/---
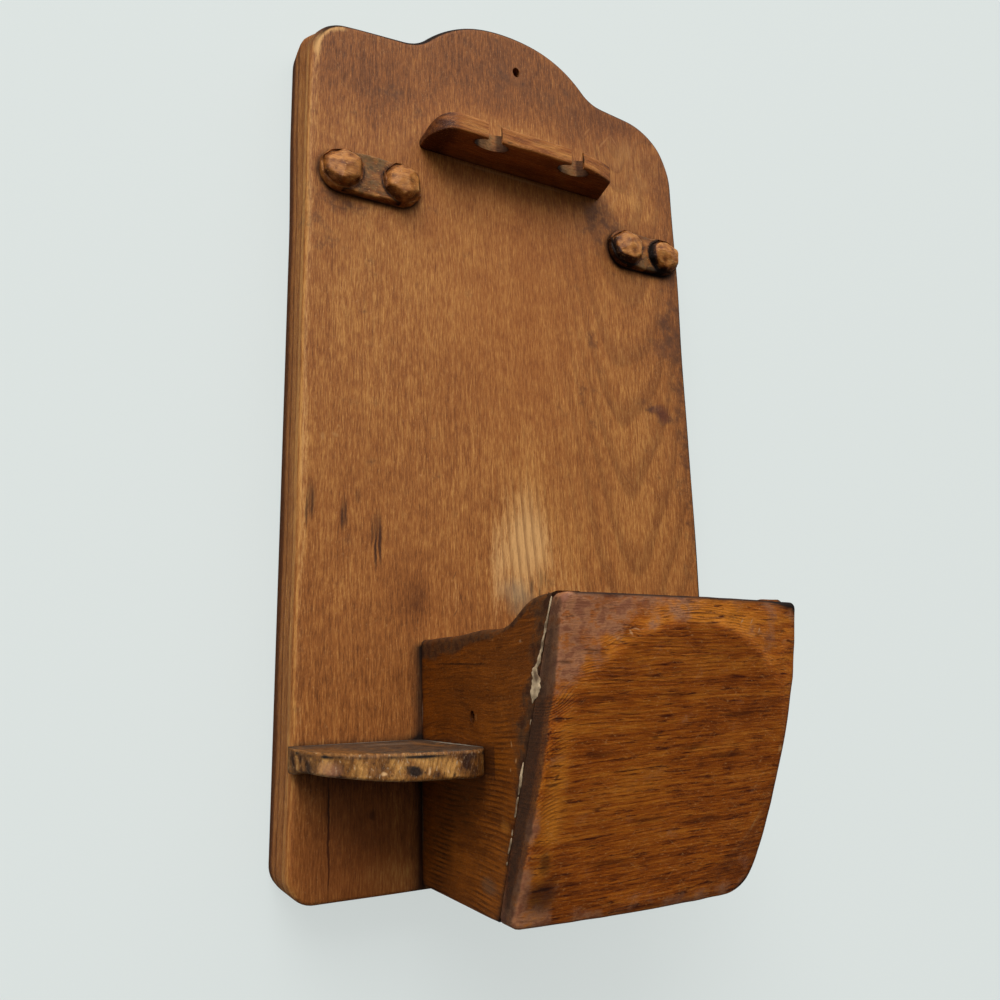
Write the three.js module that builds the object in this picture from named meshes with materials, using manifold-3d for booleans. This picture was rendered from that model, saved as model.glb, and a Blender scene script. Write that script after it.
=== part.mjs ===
// A wall-hung wooden notepad holder. A scrolled board carries an open box with a leaning
// front, a small shelf on each side of the box, a pair of knobs above each shelf, and a
// rail with two notches between the pairs of knobs.
//
// Millimetres, +Z up. +X is to the right for someone facing the board, +Y runs into the
// wall. The origin is the middle of the board's back face, where it lies on the wall.
// The pieces are drawn in a group of their own, whose zero is the middle of the board's
// foot, on its front face. In that group y is negative in front of the board.

import * as THREE from 'three';
import { mergeVertices } from 'three/addons/utils/BufferGeometryUtils.js';
import Module from 'manifold-3d';

const wasm = await Module();
wasm.setup();

// Board
const BOARD_WIDTH = 152;
const BOARD_HEIGHT = 301;
const BOARD_THICKNESS = 22;
const BOARD_ARRIS = 1.3;
const FOOT_CORNER_RADIUS = 8;
const ARCH_RADIUS = 47;
const HOLLOW_RADIUS = 14;
const SHOULDER_BELOW_ARCH = 21.6;
const SHOULDER_SLOPE = 0.1;
const LEFT_SHOULDER_RADIUS = 11;
const RIGHT_SHOULDER_RADIUS = 24;
const NAIL_HOLE_DIAMETER = 2.4;
const NAIL_HOLE_BELOW_ARCH = 15;
const NAIL_HOLE_OFFSET = 3.1;

// Box
const BOX_WIDTH = 74.8;
const BOX_OFFSET = 0.7;
const BOX_FOOT = 1.8;
const BOX_DEPTH_AT_FOOT = 47.7;
const BOX_LEAN = THREE.MathUtils.degToRad(21.5);
const SIDE_THICKNESS = 8;
const SIDE_HEIGHT_AT_BOARD = 70;
const SIDE_HEIGHT_AT_FRONT = 77;
const SIDE_CREST_LENGTH = 5.5;
const SIDE_SWEEP_LENGTH = 25;
const FRONT_THICKNESS = 7.8;
const FRONT_DROP_LEFT = 0.6;
const FRONT_DROP_RIGHT = 2.2;
const FRONT_DRAW_IN = 2.1;
const FRONT_DRAW_LENGTH = 28.8;
const FRONT_FOOT_RADIUS = 11;
const FRONT_CORNER_RADIUS = 2;
const FIELD_RADIUS = 36;
const FIELD_HEIGHT = 35.5;
const BEVEL_SPREAD = 6.5;
const BEVEL_SHIFT = 1.9;
const BEVEL_DEPTH = 9;
const BOTTOM_THICKNESS = 7;
const GLUE_GAP = 0.3;

// Shelves
const SHELF_HEIGHT = 42.3;
const SHELF_THICKNESS = 7.2;
const SHELF_DEPTH = 47.4;
const SHELF_OUTER_RADIUS = 32;
const SHELF_INNER_RADIUS = 5;
const SHELF_ARRIS = 1.2;
const SHELF_PAST_BOARD = 0.8;

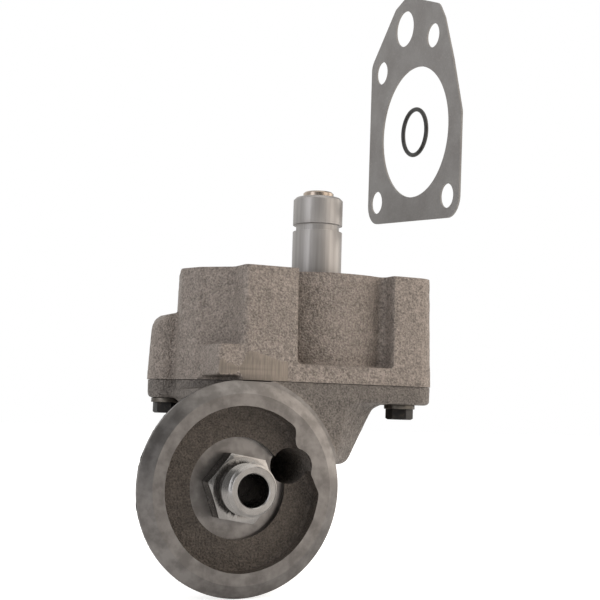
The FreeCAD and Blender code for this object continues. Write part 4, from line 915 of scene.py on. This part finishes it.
\---
## Your goal
Repeat exactly, please, each line from the beginning of the data through the line with "of the board." in it, and only those lines.

## Result
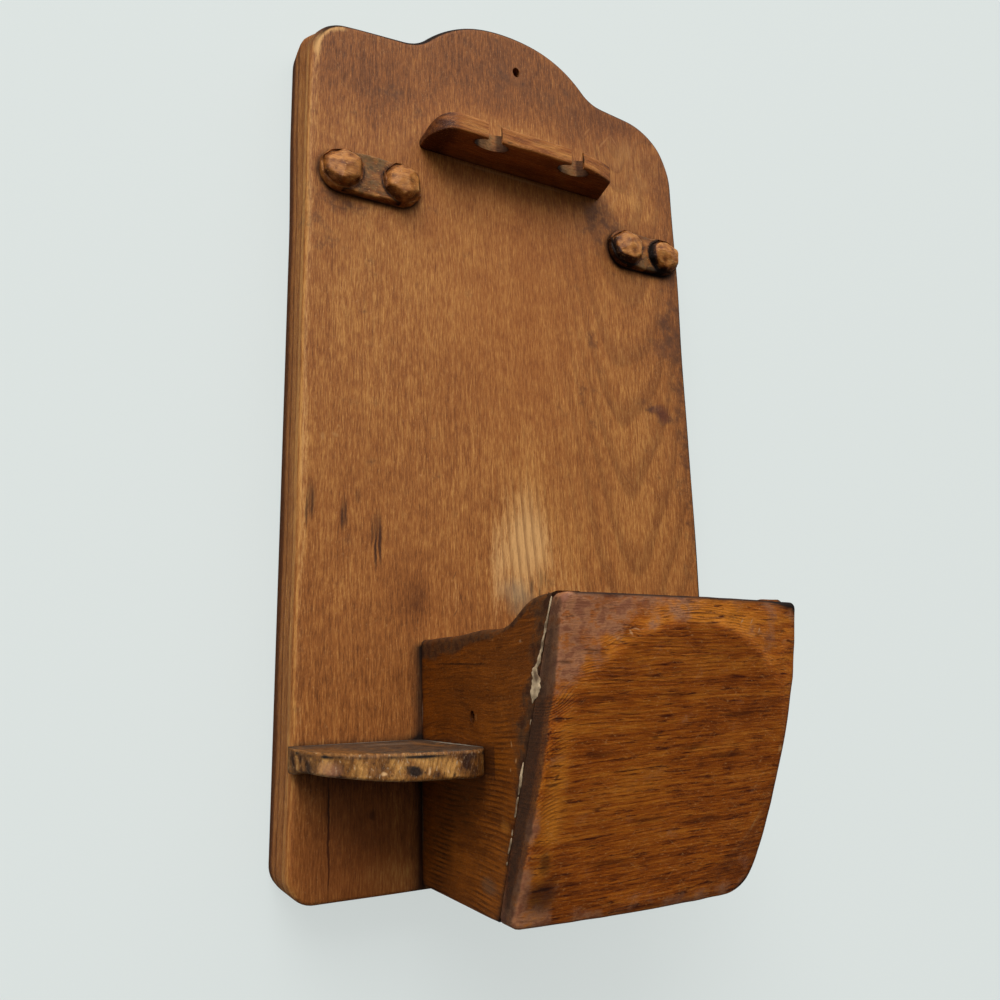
Write the three.js module that builds the object in this picture from named meshes with materials, using manifold-3d for booleans. This picture was rendered from that model, saved as model.glb, and a Blender scene script. Write that script after it.
=== part.mjs ===
// A wall-hung wooden notepad holder. A scrolled board carries an open box with a leaning
// front, a small shelf on each side of the box, a pair of knobs above each shelf, and a
// rail with two notches between the pairs of knobs.
//
// Millimetres, +Z up. +X is to the right for someone facing the board, +Y runs into the
// wall. The origin is the middle of the board's back face, where it lies on the wall.
// The pieces are drawn in a group of their own, whose zero is the middle of the board's
// foot, on its front face. In that group y is negative in front of the board.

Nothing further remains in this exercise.